*Exercise instructions*: Report each line of the data that has "Blender" somewhere in it.

*Given records*:
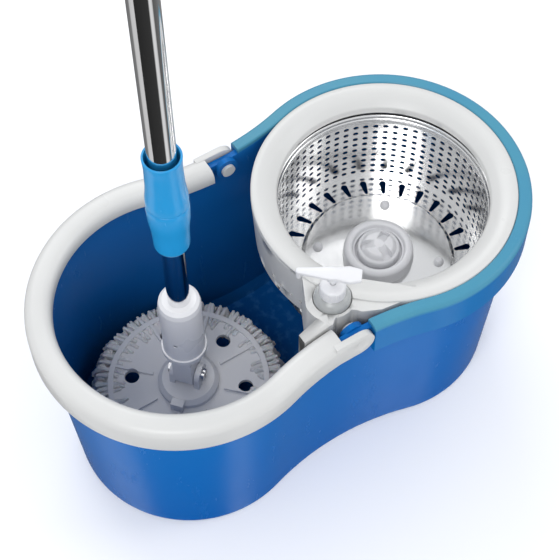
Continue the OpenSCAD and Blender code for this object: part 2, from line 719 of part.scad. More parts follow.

...

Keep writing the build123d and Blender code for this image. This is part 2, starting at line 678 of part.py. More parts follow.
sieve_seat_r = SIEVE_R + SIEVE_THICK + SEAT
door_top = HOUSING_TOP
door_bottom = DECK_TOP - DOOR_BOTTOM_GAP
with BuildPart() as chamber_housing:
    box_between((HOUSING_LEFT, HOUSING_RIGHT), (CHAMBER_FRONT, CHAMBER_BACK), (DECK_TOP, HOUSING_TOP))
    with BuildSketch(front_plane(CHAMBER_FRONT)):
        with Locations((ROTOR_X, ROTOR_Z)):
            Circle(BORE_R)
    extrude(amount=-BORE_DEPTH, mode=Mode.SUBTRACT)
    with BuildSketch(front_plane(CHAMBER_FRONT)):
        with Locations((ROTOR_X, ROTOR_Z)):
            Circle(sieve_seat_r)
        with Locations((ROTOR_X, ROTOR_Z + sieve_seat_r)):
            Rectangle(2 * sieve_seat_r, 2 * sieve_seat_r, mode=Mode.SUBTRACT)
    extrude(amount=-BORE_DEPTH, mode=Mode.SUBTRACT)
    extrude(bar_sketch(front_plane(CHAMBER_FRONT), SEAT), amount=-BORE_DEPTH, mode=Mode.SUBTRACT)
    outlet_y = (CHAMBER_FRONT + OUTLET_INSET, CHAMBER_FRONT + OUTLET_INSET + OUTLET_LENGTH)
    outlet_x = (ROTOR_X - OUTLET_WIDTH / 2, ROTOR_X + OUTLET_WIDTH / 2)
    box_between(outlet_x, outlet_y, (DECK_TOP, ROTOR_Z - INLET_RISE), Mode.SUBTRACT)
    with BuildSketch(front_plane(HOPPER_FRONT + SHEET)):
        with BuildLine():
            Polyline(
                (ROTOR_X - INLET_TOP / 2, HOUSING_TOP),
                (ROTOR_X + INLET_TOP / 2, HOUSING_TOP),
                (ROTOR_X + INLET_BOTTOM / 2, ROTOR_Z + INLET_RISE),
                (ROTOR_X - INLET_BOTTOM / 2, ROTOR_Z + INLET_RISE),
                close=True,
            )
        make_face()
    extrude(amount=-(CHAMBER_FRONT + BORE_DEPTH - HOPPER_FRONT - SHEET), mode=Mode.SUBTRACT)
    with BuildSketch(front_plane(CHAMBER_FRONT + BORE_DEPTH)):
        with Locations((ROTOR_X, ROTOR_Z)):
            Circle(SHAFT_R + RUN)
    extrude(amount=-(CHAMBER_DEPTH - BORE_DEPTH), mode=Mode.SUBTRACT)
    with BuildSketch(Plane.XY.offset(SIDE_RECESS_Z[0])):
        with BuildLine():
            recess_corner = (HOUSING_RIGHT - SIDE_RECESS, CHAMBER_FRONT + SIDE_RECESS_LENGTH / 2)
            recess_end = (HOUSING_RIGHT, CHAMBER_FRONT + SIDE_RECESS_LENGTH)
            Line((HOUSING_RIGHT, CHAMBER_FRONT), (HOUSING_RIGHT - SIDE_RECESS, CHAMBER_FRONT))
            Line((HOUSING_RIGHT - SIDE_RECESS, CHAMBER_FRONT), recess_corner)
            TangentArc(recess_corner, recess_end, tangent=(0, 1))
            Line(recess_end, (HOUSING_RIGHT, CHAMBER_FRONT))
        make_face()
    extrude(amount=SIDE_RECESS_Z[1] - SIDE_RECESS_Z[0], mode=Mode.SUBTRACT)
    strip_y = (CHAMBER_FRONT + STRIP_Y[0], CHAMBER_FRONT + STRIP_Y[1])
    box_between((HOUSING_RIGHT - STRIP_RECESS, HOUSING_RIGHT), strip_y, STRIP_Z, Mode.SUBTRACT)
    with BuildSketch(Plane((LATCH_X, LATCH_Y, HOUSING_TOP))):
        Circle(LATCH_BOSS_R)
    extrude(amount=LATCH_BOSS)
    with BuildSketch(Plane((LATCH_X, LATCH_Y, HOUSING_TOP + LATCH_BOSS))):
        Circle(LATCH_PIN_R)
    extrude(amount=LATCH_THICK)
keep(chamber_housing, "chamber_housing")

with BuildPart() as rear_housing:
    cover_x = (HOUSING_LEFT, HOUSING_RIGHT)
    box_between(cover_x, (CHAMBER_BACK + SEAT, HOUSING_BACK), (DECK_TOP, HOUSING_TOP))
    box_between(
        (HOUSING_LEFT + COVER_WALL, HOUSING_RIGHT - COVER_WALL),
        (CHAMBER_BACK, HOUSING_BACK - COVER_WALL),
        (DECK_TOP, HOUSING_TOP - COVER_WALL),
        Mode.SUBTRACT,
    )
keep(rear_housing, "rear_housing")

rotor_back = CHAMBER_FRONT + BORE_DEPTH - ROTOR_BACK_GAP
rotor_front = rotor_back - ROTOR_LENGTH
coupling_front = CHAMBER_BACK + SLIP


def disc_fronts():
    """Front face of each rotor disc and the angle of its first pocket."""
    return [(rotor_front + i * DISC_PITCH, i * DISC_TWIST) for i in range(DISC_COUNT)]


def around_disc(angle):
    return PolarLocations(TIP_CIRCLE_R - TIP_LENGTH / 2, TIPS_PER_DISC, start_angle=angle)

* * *

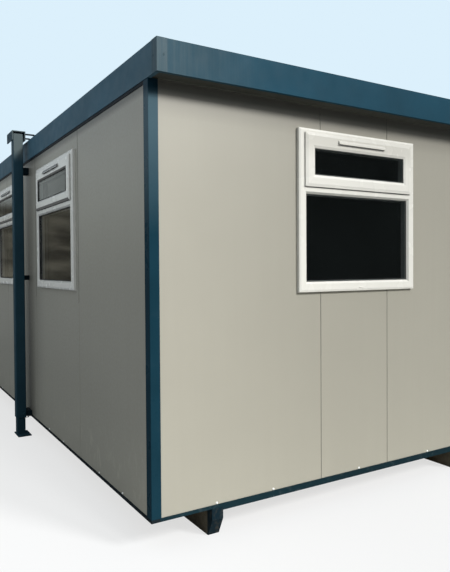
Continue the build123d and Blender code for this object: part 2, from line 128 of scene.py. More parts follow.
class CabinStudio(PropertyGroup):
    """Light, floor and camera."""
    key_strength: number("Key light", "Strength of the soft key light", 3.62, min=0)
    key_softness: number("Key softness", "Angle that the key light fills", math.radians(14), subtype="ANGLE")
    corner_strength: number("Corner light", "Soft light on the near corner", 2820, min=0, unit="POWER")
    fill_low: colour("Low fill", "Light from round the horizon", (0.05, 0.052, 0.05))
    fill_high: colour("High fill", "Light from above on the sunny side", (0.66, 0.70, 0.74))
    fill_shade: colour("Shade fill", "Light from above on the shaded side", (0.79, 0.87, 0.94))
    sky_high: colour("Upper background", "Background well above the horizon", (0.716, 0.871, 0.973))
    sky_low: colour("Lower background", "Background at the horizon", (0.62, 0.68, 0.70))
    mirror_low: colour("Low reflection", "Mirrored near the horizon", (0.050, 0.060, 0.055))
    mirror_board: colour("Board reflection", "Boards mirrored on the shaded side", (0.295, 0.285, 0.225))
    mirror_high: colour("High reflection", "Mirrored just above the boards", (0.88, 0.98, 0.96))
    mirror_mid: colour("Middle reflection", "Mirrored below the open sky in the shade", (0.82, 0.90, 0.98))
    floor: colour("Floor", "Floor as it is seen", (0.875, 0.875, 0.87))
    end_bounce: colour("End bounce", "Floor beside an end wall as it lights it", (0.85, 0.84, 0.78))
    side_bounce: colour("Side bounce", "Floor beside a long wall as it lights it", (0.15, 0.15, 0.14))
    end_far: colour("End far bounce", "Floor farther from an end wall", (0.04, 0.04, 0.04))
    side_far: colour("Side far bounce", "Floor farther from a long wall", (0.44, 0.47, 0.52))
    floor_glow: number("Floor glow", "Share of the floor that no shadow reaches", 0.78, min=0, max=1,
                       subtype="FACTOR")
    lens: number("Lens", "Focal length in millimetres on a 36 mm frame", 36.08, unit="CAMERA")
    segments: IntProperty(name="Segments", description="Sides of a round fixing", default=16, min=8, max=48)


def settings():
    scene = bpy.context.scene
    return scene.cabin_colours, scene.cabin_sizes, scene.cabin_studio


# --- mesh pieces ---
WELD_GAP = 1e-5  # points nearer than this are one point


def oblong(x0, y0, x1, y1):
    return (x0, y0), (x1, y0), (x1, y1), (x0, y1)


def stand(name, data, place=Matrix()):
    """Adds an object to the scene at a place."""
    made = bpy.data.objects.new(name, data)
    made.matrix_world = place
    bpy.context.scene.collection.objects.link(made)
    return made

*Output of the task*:
Continue the OpenSCAD and Blender code for this object: part 2, from line 719 of part.scad. More parts follow.
Keep writing the build123d and Blender code for this image. This is part 2, starting at line 678 of part.py. More parts follow.
Continue the build123d and Blender code for this object: part 2, from line 128 of scene.py. More parts follow.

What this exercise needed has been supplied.